## start
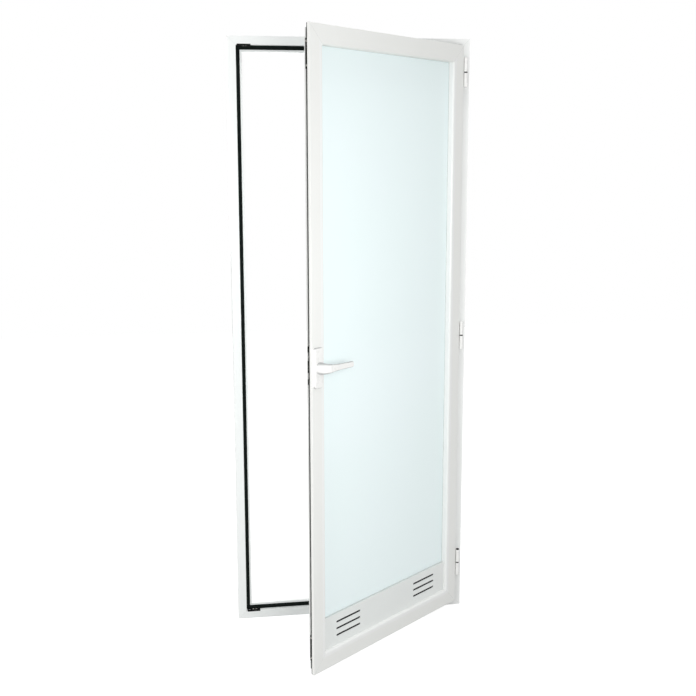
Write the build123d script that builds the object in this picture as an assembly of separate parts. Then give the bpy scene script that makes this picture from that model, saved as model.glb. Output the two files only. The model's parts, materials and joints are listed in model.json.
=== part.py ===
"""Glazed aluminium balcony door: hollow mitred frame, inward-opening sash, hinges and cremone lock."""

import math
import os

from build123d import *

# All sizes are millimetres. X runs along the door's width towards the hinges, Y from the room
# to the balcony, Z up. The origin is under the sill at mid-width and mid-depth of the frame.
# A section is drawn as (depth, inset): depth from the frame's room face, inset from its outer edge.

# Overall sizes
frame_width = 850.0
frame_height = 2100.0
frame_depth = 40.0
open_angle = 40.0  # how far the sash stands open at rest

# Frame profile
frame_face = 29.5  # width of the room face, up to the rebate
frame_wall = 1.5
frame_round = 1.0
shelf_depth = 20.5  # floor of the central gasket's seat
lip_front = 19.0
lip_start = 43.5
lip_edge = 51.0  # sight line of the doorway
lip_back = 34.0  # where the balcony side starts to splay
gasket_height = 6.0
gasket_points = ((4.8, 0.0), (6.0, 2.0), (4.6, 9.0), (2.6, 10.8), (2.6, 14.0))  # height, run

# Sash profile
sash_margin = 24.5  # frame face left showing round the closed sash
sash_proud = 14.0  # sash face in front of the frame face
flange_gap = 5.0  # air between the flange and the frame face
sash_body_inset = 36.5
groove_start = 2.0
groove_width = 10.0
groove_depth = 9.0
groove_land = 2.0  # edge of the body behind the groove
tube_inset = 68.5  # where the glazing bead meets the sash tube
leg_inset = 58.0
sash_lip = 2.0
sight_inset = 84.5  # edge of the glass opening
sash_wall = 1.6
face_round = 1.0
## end
_Instructions to follow_
Output all of the data above without any alteration.

_Result of the task_
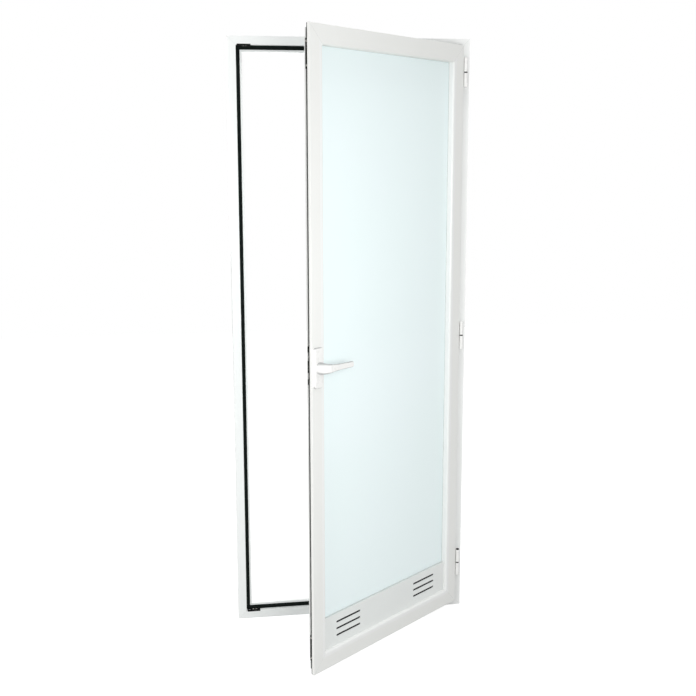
Write the build123d script that builds the object in this picture as an assembly of separate parts. Then give the bpy scene script that makes this picture from that model, saved as model.glb. Output the two files only. The model's parts, materials and joints are listed in model.json.
=== part.py ===
"""Glazed aluminium balcony door: hollow mitred frame, inward-opening sash, hinges and cremone lock."""

import math
import os

from build123d import *

# All sizes are millimetres. X runs along the door's width towards the hinges, Y from the room
# to the balcony, Z up. The origin is under the sill at mid-width and mid-depth of the frame.
# A section is drawn as (depth, inset): depth from the frame's room face, inset from its outer edge.

# Overall sizes
frame_width = 850.0
frame_height = 2100.0
frame_depth = 40.0
open_angle = 40.0  # how far the sash stands open at rest

# Frame profile
frame_face = 29.5  # width of the room face, up to the rebate
frame_wall = 1.5
frame_round = 1.0
shelf_depth = 20.5  # floor of the central gasket's seat
lip_front = 19.0
lip_start = 43.5
lip_edge = 51.0  # sight line of the doorway
lip_back = 34.0  # where the balcony side starts to splay
gasket_height = 6.0
gasket_points = ((4.8, 0.0), (6.0, 2.0), (4.6, 9.0), (2.6, 10.8), (2.6, 14.0))  # height, run

# Sash profile
sash_margin = 24.5  # frame face left showing round the closed sash
sash_proud = 14.0  # sash face in front of the frame face
flange_gap = 5.0  # air between the flange and the frame face
sash_body_inset = 36.5
groove_start = 2.0
groove_width = 10.0
groove_depth = 9.0
groove_land = 2.0  # edge of the body behind the groove
tube_inset = 68.5  # where the glazing bead meets the sash tube
leg_inset = 58.0
sash_lip = 2.0
sight_inset = 84.5  # edge of the glass opening
sash_wall = 1.6
face_round = 1.0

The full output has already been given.